There are people upwards of 75 today who will recall celebrating the last coronation alongside friends and family members who had reached adulthood by the time of the death of Queen Victoria – Queen Elizabeth II’s great, great Grandmother.
Aside from the ground on which they walk, it’s hard to think of much that anyone alive in the UK today could say they had shared with a person born in the 1870s – save for the monarch which could have reigned over them both.
That long period of time stands alone in its historical significance – for most of us the Queen has been the only head of state we’ve ever known.
Yet the tributes, the outpouring of sympathy and support, the thousands of personal stories relayed and the vast crowds that gathered from Aberdeenshire to Edinburgh and onwards to London tell a tale of much more than mere longevity.
The days since her passing at Balmoral on Thursday 8th September have shown again what an immensely popular and respected monarch the Queen was.
In every corner of the realm people have found ways to honour the service, duty and commitment shown steadfastly by an individual who was – in the words of the former Skye minister Iain Greenshields, who delivered the homily during the service at St Giles last Monday – “a constant in all of our lives for over 70 years”.
Rev Greenshields, who had spent time with the Queen at Balmoral just days before her passing, observed that the Queen “was determined to see her work as a form of service to others, and she maintained that steady course until the end of her life.”
That she did so is beyond dispute.
This newspaper ran editorials calling for the abolition of the monarchy on the occasion of the silver and golden jubilees – yet in later years even the most ardent of republicans would have to concede that this became something of a lost cause.
Although hereditary principles were banished from other spheres, and the scars of empire became better acknowledged – still the popularity of, and fascination with, the British monarchy endured.
Much – perhaps most – of that was down to the Queen whose popularity grew even greater in the twilight of her life.
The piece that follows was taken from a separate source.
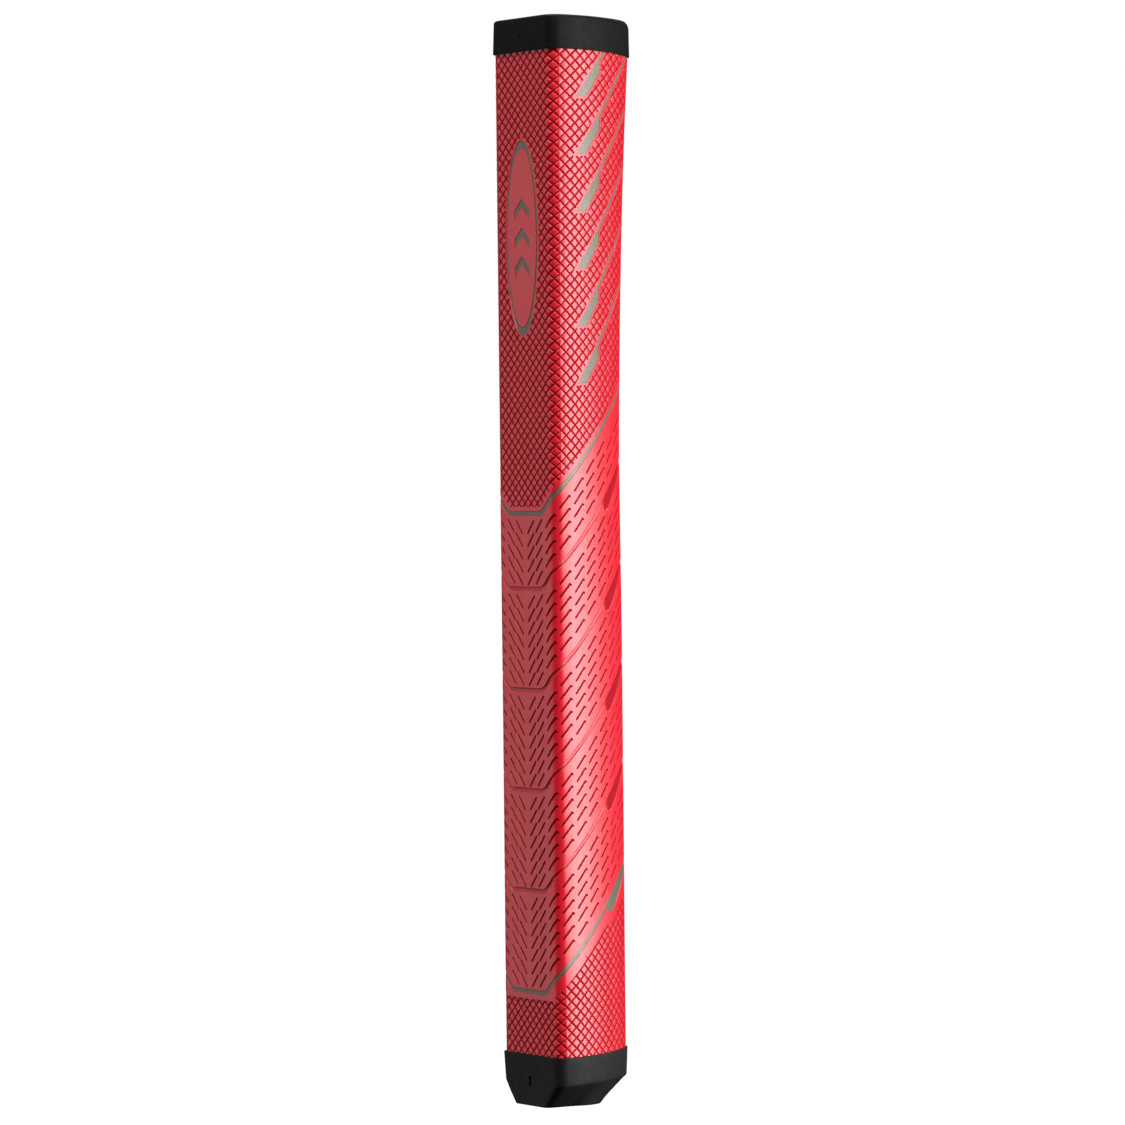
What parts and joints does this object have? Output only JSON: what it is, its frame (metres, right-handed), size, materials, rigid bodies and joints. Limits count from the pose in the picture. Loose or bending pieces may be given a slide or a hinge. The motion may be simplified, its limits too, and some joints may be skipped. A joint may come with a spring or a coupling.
{
  "type": "putter grip",
  "caption": "Oversize golf putter grip with a flat thumb face, a foam core, a cross-cut red skin with silver fills, and black end caps.",
  "frame": {"origin": "on the shaft bore's axis at the bottom face of the mouth cap", "axes": "+Z along the shaft axis towards the butt end, -Y out of the flat thumb face, +Y towards the rounded spine"},
  "size_m": [0.0288, 0.0314, 0.267],
  "materials": {
    "skin": "satin moulded polyurethane",
    "silver_fill": "satin silver paint fill",
    "cap_rubber": "matt moulded rubber",
    "foam": "matt closed-cell foam",
    "felt": "matt felt",
    "seam": "satin flexible adhesive"
  },
  "bodies": {
    "root": {"outer_skin": "skin", "felt_backing": "felt", "foam_core": "foam", "seam_filler": "seam", "butt_cap": "cap_rubber", "mouth_cap": "cap_rubber", "slash_right_1": "silver_fill", "slash_right_2": "silver_fill", "slash_right_3": "silver_fill", "slash_right_4": "silver_fill", "slash_right_5": "silver_fill", "slash_right_6": "silver_fill", "slash_left_1": "silver_fill", "slash_left_2": "silver_fill", "slash_left_3": "silver_fill", "slash_left_4": "silver_fill", "slash_left_5": "silver_fill", "slash_left_6": "silver_fill", "upper_accent": "silver_fill", "lower_accent": "silver_fill", "emblem_ring": "silver_fill", "emblem_chevron_lower": "silver_fill", "emblem_chevron_middle": "silver_fill", "emblem_chevron_upper": "silver_fill"}
  },
  "joints": []
}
But there is little indication the appeal will wane under King Charles, who has had his whole life to prepare for the role.
The attachment to the Royal family seems little affected by British geography either.
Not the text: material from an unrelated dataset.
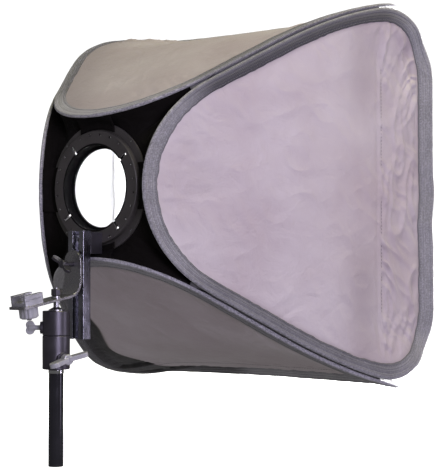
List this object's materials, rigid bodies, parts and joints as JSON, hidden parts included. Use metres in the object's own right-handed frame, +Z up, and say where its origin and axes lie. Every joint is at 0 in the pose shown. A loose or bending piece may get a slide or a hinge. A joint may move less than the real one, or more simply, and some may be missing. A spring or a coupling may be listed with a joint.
{
  "type": "studio softbox",
  "caption": "Collapsible square fabric softbox on a turning speed ring, carried by a slotted rail, an L-bracket with a flash shoe and a stand adapter.",
  "frame": {"origin": "centre of the stand tube's lower end", "axes": "+Z up along the stand tube; +Y to the rear, where the flash sits; the box opens towards -Y; +X completes the right-handed frame"},
  "size_m": [0.528, 0.5273, 0.607],
  "materials": {
    "shell_cloth": "silver-grey coated cloth with a soft sheen",
    "lining_cloth": "silver reflective cloth",
    "binding_tape": "woven grey binding tape",
    "spring_steel": "spring-steel strip",
    "black_cloth": "black woven cloth",
    "ring_metal": "dark grey satin",
    "fastener_steel": "plated steel",
    "diffuser_cloth": "white diffusing cloth",
    "hook_and_loop": "hook-and-loop tape",
    "rail_metal": "drawn aluminium",
    "black_metal": "black satin",
    "bracket_steel": "satin plated steel",
    "grey_paint": "light grey paint",
    "tube_paint": "gloss black",
    "chrome": "polished"
  },
  "bodies": {
    "stand": {"stand_tube": "tube_paint", "stand_collar": "chrome", "stand_spigot": "fastener_steel"},
    "adapter": {"adapter_lower": "black_metal", "adapter_upper": "black_metal", "spigot_stud": "fastener_steel"},
    "lower_screw": {"lower_wing_screw": "grey_paint"},
    "upper_screw": {"upper_lock_screw": "grey_paint"},
    "top_nut": {"thumb_nut": "black_metal"},
    "bracket": {"l_bracket": "bracket_steel", "slider": "rail_metal", "wedge_washers": "fastener_steel"},
    "rail_screw": {"rail_wing_screw": "grey_paint"},
    "shoe": {"cold_shoe": "bracket_steel", "shoe_bolt": "fastener_steel"},
    "shoe_clamp": {"shoe_nut": "grey_paint"},
    "rail": {"rail": "rail_metal", "rail_spacer": "black_metal", "rail_bolt": "fastener_steel", "locating_pins": "fastener_steel", "index_plate": "ring_metal", "drum_rim": "ring_metal", "ring_sleeve": "ring_metal", "snap_ring": "fastener_steel"},
    "softbox": {"flange_ring": "ring_metal", "clamp_ring": "ring_metal", "ring_screws": "fastener_steel", "rear_panel": "black_cloth", "ring_tabs": "black_cloth", "loop_strips": "hook_and_loop", "gusset_top_left": "black_cloth", "gusset_top_right": "black_cloth", "gusset_bottom_right": "black_cloth", "gusset_bottom_left": "black_cloth", "left_shell": "shell_cloth", "left_lining": "lining_cloth", "left_hoop": "spring_steel", "left_binding": "binding_tape", "top_shell": "shell_cloth", "top_lining": "lining_cloth", "top_hoop": "spring_steel", "top_binding": "binding_tape", "right_shell": "shell_cloth", "right_lining": "lining_cloth", "right_hoop": "spring_steel", "right_binding": "binding_tape", "bottom_shell": "shell_cloth", "bottom_lining": "lining_cloth", "bottom_hoop": "spring_steel", "bottom_binding": "binding_tape"},
    "diffuser": {"front_diffuser": "diffuser_cloth", "hook_strips": "hook_and_loop"}
  },
  "joints": [
    {"name": "stand_pan", "type": "hinge", "parent": "stand", "child": "adapter", "pos_m": [0, 0, 0.13], "axis": [0, 0, 1], "continuous": true},
    {"name": "lower_screw_turn", "type": "hinge", "parent": "adapter", "child": "lower_screw", "pos_m": [0, 0, 0.131], "axis": [-0.9536, 0.3011, 0], "range_deg": [0, 360]},
    {"name": "upper_screw_turn", "type": "hinge", "parent": "adapter", "child": "upper_screw", "pos_m": [0, 0, 0.1685], "axis": [0.7779, 0.6283, 0], "range_deg": [0, 360]},
    {"name": "top_nut_turn", "type": "hinge", "parent": "adapter", "child": "top_nut", "pos_m": [0, 0, 0.2115], "axis": [0, 0, 1], "range_deg": [0, 360]},
    {"name": "bracket_swivel", "type": "hinge", "parent": "adapter", "child": "bracket", "pos_m": [0, 0, 0.204], "axis": [0, 0, 1], "range_deg": [-75, 75]},
    {"name": "rail_screw_turn", "type": "hinge", "parent": "bracket", "child": "rail_screw", "pos_m": [0, -0.02, 0.246], "axis": [0, 1, 0], "range_deg": [0, 360]},
    {"name": "shoe_slide", "type": "slide", "parent": "bracket", "child": "shoe", "axis": [0, 0.9857, -0.1685], "range_m": [-0.01, 0.003]},
    {"name": "shoe_nut_turn", "type": "hinge", "parent": "shoe", "child": "shoe_clamp", "pos_m": [0, 0.04702, 0.19596], "axis": [0, 0.1685, 0.9857], "range_deg": [0, 360]},
    {"name": "rail_lift", "type": "slide", "parent": "bracket", "child": "rail", "axis": [0, 0, 1], "range_m": [-0.006, 0.06]},
    {"name": "softbox_turn", "type": "hinge", "parent": "rail", "child": "softbox", "pos_m": [0, -0.066, 0.343], "axis": [0, 1, 0], "continuous": true},
    {"name": "diffuser_pull", "type": "slide", "parent": "softbox", "child": "diffuser", "axis": [0, -1, 0], "range_m": [0, 0.11]}
  ]
}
As appears to have been her wish, the Queen died in Scotland, and her affection for the place has been reciprocated by the people. The thousands who have been in Edinburgh and elsewhere suggest a country still well at ease with sharing a head of state with the other nations that form the UK.
For Gaels, too, there will have been pride at seeing their culture given a prominent place in this week’s proceedings.
Last Monday, when the new sovereign came to Westminster Hall, the household cavalry were playing the Eriskay Love Lilt. On Tuesday Karen Matheson delivered a beautiful rendition of the 118th Psalm in Gaelic during a presbyterian service presided over by clergy rooted in the Hebrides.
The Queen’s passing, and the heralding of a new King should in time bring further modernisation of the royal institutions, though it remains to be seen how significant this will be, and what – if any – political ramifications will result from the change.
That debate can wait until the mourning has passed.
But if there were to be one broad conclusion drawn about what we have witnessed this week in the wake of the Queen’s death, perhaps it would be to suggest that we’ve seen a glimpse of a Scotland some would have had you believe did not exist anymore.
The reaction reflects a measured, modest, respectful country of quiet faith – a place that many who by their nature don’t tend to shout about such things, still value and cherish deeply.